Suicidio assistito, le ultime lettere del signor Romano prima di morire

Le parole dell'82enne di Peschiera Borromeo per spiegare le ragioni della sua scelta. Marco Cappato ancora indagato per aiuto al suicidio

Milano, 28 novembre 2022 - Marco Cappato, tesoriere dell'associazione Luca Coscioni, è indagato per aiuto al suicidio dopo che sabato si è autodenunciato per aver accompagnato un 82enne affetto da una grave forma di Parkinson a morire in Svizzera. Il signor Romano, questo il nome di battesimo, ex giornalista e pubblicatirio, aveva spiegato in alcune lettere la sua condizione e le motivazioni dietro la sua scelta. Eccono uno stralcio che spiega le condizioni cui era costretto il malato.

"Ho sempre fatto le mie scelte e ho sempre pensato che la nostra vita ci appartenga, prima ancora che questa frase diventasse centrale nella campagna dell'Associazione Luca Coscioni. Così ho iniziato ad informarmi sulle possibilità di organizzare il mio fine vita nel modo più dignitoso possibile, ma presto mi è stato chiaro che la situazione italiana è più complicata di come potessi pensare. L'opzione di recarmi in Svizzera in clandestinità mi spaventa perché non voglio assolutamente mettere i miei familiari nella condizione di rischiare di affrontare vicissitudini giudiziarie. Trovo però che sottrarre la libertà di scelta in questi casi sia anacronistico e crudele, e non mi arrendo all'idea di non essere libero. [...] Ho sempre detto che alla fine, se ce ne fosse stato bisogno, avrei deciso io cosa fare. Attualmente vivo in casa circondato dall'affetto dei miei cari. Ma non posso più svolgere da solo le azioni più semplici e questo è molto doloroso. La maggior parte del mio tempo trascorre in camera, a letto; la televisione sopperisce ai miei amati libri, ma non posso più leggere o scrivere, che erano le attività principali della mia vita. Ho seri dolori muscolari che a volte mi tolgono il fiato e a volte sono più leggeri ma costanti. Il mio corpo è quasi completamente irrigidito. Non ho nessuna autonomia, non posso alzarmi se non con molto aiuto, non posso mangiare da solo o bere da solo, ho bisogno di assistenza per l'igiene personale. Ho una grave disfagia che non mi fa più mangiare cibi solidi. Sono completamente dipendente dall'aiuto di familiari e personale specializzato. Comunico a fatica anche i bisogni più essenziali. Vivo questa situazione con grande malessere. Inoltre, sono consapevole che la mia malattia, il Parkinson, può portare ad avere bisogno di ulteriori ausili; potrei essere attaccato ad una macchina per poter mangiare, o forse anche per respirare, e potrei non comunicare più con le parole. Sono anche consapevole che la capacità di discernimento è fondamentale ai fini dell'accesso al fine vita secondo le normative, e anche questa capacità, purtroppo potrebbe un giorno venir meno, togliendomi la possibilità di scegliere se essere oggetto di cure o no". 
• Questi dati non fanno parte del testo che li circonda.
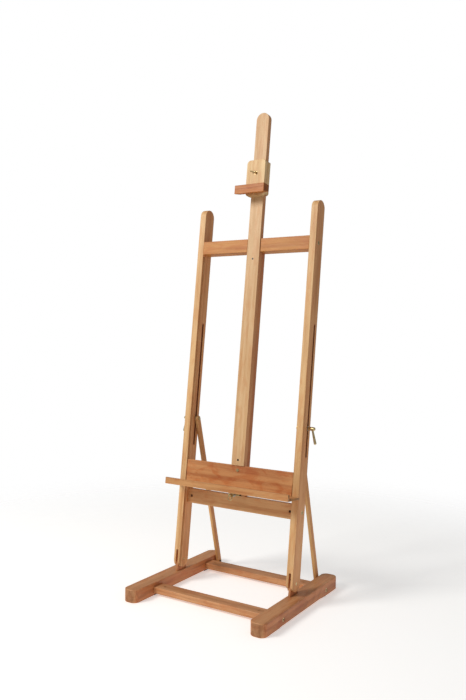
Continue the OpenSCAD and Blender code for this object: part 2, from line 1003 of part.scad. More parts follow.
// Threaded brass sleeve in the front plate
module clamp_insert() {
    color(brass)
        leaning()
            difference() {
                rod_y([0, -clamp_front, lever_s], 5, 12);
                rod_y([0, -clamp_front - cut, lever_s], bolt_r + pin_gap, 12 + 2 * cut);
            }
}

// Tapered arm with a round end, from the origin along +Z
module lever_arm(r0, r1, l) {
    cylinder(h = l, r1 = r0, r2 = r1);
    translate([0, 0, l])
        sphere(r = r1);
}

// Screw with a short brass arm that presses the pad on the mast
module clamp_lever_screw() {
    hub_l = 6;
    color(brass)
        leaning()
            translate([0, -clamp_front - fit, lever_s])
                union() {
                    rod_y([0, 0, 0], bolt_r, clamp_plate_t - 2.6);
                    rod_y([0, -hub_l, 0], 4.4, hub_l);
                    translate([0, -hub_l, 0])
                        sphere(r = 4.4);
                    translate([0, 1 - hub_l, 0])
                        rotate([0, -75, 0])
                            rotate([12, 0, 0])
                                lever_arm(2, 2.7, 17);
                }
}

module clamp_pressure_pad() {
    color(brass)
        leaning()
            rod_y([0, -mast_front - fit - 2.9, lever_s], 6, 2.6);
}

// ---------- struts and their clamps ----------

// Places a strut that is drawn on its own foot, along Z, at the left
module strut_place() {
    translate([-strut_x, foot_y, foot_z])
        rotate([-strut_lean, 0, 0])
            children();
}

module strut_shape() {
    color(beech_dark)
        difference() {
            union() {
                block([-strut_t / 2, -strut_w / 2, 0], [strut_t / 2, strut_w / 2, strut_len]);
                for (s = [0, strut_len])
                    rod_x([-strut_t / 2, 0, s], strut_w / 2, strut_t);
            }
            rod_x([-strut_t, 0, 0], 2.5 + pin_gap, 2 * strut_t);
            rod_x([-strut_t, 0, strut_len], slot_bolt_r + bore_gap, 2 * strut_t);
        }
}

module strut_left() {
    strut_place()
        strut_shape();
}

module strut_right() {
    mirror([1, 0, 0])
        strut_place()
            strut_shape();
}

// Bolt from inside the left strut out through the slot
module slot_bolt() {
    head = 3;
    l = frame_w / 2 - strut_x + strut_t / 2 + 14;
    color(brass)
        translate([0, bolt_y, bolt_z]) {
            rod_x([-strut_x + strut_t / 2 - l, 0, 0], slot_bolt_r, l);
            rod_x([-strut_x + strut_t / 2, 0, 0], 6, head);
        }
}

module slot_bolt_left() {
    slot_bolt();
}

module slot_bolt_right() {
    mirror([1, 0, 0])
        slot_bolt();
}

// One washer between strut and upright, one outside the upright
module slot_washers() {
    inner_t = up_in - strut_x - strut_t / 2 - fit;
    color(steel)
        translate([0, bolt_y, bolt_z])
            difference() {
                union() {
                    rod_x([-strut_x - strut_t / 2 - inner_t, 0, 0], 8, inner_t);
                    rod_x([-frame_w / 2 - fit - washer_t, 0, 0], 8, washer_t);
                }
                rod_x([-frame_w, 0, 0], slot_bolt_r + bore_gap, frame_w);
            }
}

module slot_washers_left() {
    slot_washers();
}

module slot_washers_right() {
    mirror([1, 0, 0])
        slot_washers();
}

// Brass lever nut on the end of the slot bolt, its arm hanging down and flaring outward
module tilt_lever() {
    start = frame_w / 2 + washer_t + 2 * fit;
    hub_l = 20;
    color(brass)
        translate([-start, bolt_y, bolt_z])
            difference() {
                union() {
                    rod_x([-hub_l, 0, 0], 6.5, hub_l);
                    translate([-hub_l, 0, 0])
                        sphere(r = 6.5);
                    translate([5 - hub_l, 0, 0])
                        rotate([0, 180 + 13, 0])
                            lever_arm(3.2, 4.8, 50);
                }
                rod_x([-15, 0, 0], slot_bolt_r + pin_gap, 20);
            }
}

module tilt_lever_left() {
    tilt_lever();
}

module tilt_lever_right() {
    mirror([1, 0, 0])
        tilt_lever();
}

// ---------- what is drawn ----------

rail_left();
rail_right();
base_crossbar_front();
base_crossbar_rear();
base_bolts();
base_barrel_nuts();
tongue_left();
tongue_right();
tongue_screws();
foot_pads();
pivot_pin_left();
pivot_pin_right();
strut_pivot_screws();
strut_foot_washers();
upright_left();
upright_right();
upper_crossbar();
lower_crossbar();
frame_bolts();
frame_barrel_nuts();
mast_guide();
guide_screws();
rack_strip();
rack_screws();
mast_board();
mast_batten();
batten_screws();
shelf_backboard();
backboard_bolt();
shelf_floor();
shelf_lip();
shelf_screws();
latch_bracket();
latch_bracket_screws();
latch_spring();
latch_strap();
latch_cross_pin();
latch_finger_ring();
clamp_front_plate();
clamp_rear_plate();
clamp_cheek_left();
clamp_cheek_right();
clamp_jaw();
jaw_screws();
clamp_insert();
clamp_lever_screw();
clamp_pressure_pad();
strut_left();
strut_right();
slot_bolt_left();
slot_bolt_right();
slot_washers_left();
slot_washers_right();
tilt_lever_left();
tilt_lever_right();
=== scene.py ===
import json
import math

import bmesh
import bpy
from mathutils import Matrix, Quaternion, Vector


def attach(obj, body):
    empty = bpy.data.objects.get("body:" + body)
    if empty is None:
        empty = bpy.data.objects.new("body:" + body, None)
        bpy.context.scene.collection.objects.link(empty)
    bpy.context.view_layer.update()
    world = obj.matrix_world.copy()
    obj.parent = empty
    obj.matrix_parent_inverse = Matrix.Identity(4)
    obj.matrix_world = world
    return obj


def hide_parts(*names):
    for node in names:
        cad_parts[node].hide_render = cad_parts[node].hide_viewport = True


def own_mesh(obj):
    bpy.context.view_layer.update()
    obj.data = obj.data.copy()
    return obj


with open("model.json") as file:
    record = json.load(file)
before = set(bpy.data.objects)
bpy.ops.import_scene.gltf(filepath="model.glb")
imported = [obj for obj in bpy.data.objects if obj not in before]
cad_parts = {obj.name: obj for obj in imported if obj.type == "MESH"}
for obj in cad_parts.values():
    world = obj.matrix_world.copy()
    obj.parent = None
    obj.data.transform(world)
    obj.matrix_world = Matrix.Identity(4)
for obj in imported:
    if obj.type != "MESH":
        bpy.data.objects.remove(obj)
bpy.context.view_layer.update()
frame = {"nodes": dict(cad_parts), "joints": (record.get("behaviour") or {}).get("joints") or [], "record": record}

# ---------------------------------------------------------------- places, taken from the frame

JOINTS = {joint["name"]: joint for joint in frame["joints"]}
ACROSS = Vector((1, 0, 0))
PIVOT = Vector(JOINTS["frame_tilt"]["pos_m"])
MAST_UP = Vector(JOINTS["mast_slide"]["axis"]).normalized()
BACK = MAST_UP.cross(ACROSS)
FOOT = Vector(JOINTS["strut_left_swing"]["pos_m"])
TILT_BOLT = Vector(JOINTS["tilt_lever_left_turn"]["pos_m"])
STRUT_UP = Vector((0, TILT_BOLT.y - FOOT.y, TILT_BOLT.z - FOOT.z)).normalized()
BODY_OF = {node: body for body, members in frame["record"]["behaviour"]["bodies"].items() for node in members}
SLOT_OF = {part["node"]: part["material_slot"] for part in frame["record"]["subparts"]}
MM = 0.001


# ---------------------------------------------------------------- shader helpers


class Tree:
    """A material's node tree, with short calls for the nodes that the materials share."""

    def __init__(self, name):
        self.material = bpy.data.materials.new(name)
        self.material.use_nodes = True
        self.nodes = self.material.node_tree.nodes
        self.links = self.material.node_tree.links
        self.shader = self.nodes["Principled BSDF"]

    def add(self, kind, **settings):
        node = self.nodes.new(kind)
        for key, value in settings.items():
            setattr(node, key, value)
        return node

    def feed(self, socket, value):
        """Links a socket into another, or sets a plain value."""
        if isinstance(value, bpy.types.NodeSocket):
            self.links.new(value, socket)
        else:
            socket.default_value = value

    def math(self, operation, a, b=0.0, c=0.0, clamp=False):
        node = self.add("ShaderNodeMath", operation=operation, use_clamp=clamp)
        for socket, value in zip(node.inputs, (a, b, c)):
            self.feed(socket, value)
        return node.outputs[0]

    def vector(self, operation, a, b=(0, 0, 0)):
        node = self.add("ShaderNodeVectorMath", operation=operation)
        self.feed(node.inputs[0], a)
        self.feed(node.inputs[1], b)
        return node.outputs["Value" if operation in ("DOT_PRODUCT", "LENGTH") else "Vector"]

    def noise(self, place, scale, detail=2.0, rough=0.5, distortion=0.0):
        node = self.add("ShaderNodeTexNoise")
        self.feed(node.inputs["Vector"], place)
        node.inputs["Scale"].default_value = scale
        node.inputs["Detail"].default_value = detail
        node.inputs["Roughness"].default_value = rough
        node.inputs["Distortion"].default_value = distortion
        return node.outputs["Fac"]

    def stretched(self, along, density, **settings):
        """Noise with so many cells a metre in each direction."""
        return self.noise(self.vector("MULTIPLY", along, density), 1.0, **settings)

    def ramp(self, value, low, high, to_low=0.0, to_high=1.0):
        """A smooth step from to_low to to_high as value goes from low to high."""
        node = self.add("ShaderNodeMapRange", interpolation_type="SMOOTHSTEP")
        for socket, number in zip(node.inputs, (value, low, high, to_low, to_high)):
            self.feed(socket, number)
        return node.outputs[0]

    def mix(self, share, a, b, blend="MIX"):
        node = self.add("ShaderNodeMix", data_type="RGBA", blend_type=blend)
        self.feed(node.inputs["Factor"], share)
        self.feed(node.inputs["A"], a)
        self.feed(node.inputs["B"], b)
        return node.outputs["Result"]

    def bump(self, height, distance, strength=1.0):
        node = self.add("ShaderNodeBump")
        node.inputs["Distance"].default_value = distance
        node.inputs["Strength"].default_value = strength
        self.feed(node.inputs["Height"], height)
        self.feed(self.shader.inputs["Normal"], node.outputs[0])

    def place(self, turn=None, shift=(0, 0, 0), scale=(1, 1, 1)):
        """Object coordinates, shifted, turned so that the grain runs along Z, then scaled."""
        coords = self.add("ShaderNodeTexCoord").outputs["Object"]
        moved = self.vector("ADD", coords, shift)
        if turn is not None:
            node = self.add("ShaderNodeVectorRotate", rotation_type="EULER_XYZ")
            self.feed(node.inputs["Vector"], moved)
            node.inputs["Rotation"].default_value = turn.to_euler("XYZ")
            moved = node.outputs[0]
        return self.vector("MULTIPLY", moved, scale)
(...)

Per Marco Cappato, Tesoriere dell'Associazione Luca Coscioni, è stata una nuova disobbedienza civile, dal momento che Romano non era "tenuto in vita da trattamenti di sostegno vitale", quindi, come la 69enne veneta Elena Altamira, non rientra nei casi previsti dalla sentenza 242/2019 della Corte costituzionale sul caso Cappato\Dj Fabo per l'accesso al suicidio assistito in Italia. Nel nostro paese, proprio grazie a quella sentenza 242 della Corte costituzionale, che ha valore di legge, il suicidio assistito è possibile e legale quando la persona malata che ne fa richiesta è

  1. affetta da una patologia irreversibile
  2. fonte di intollerabili sofferenze fisiche o psicologiche
  3. pienamente capace di prendere decisioni libere e consapevoli
  4. tenuta in vita da trattamenti di sostegno vitale
  5. queste condizioni siano state verificate dal SSN.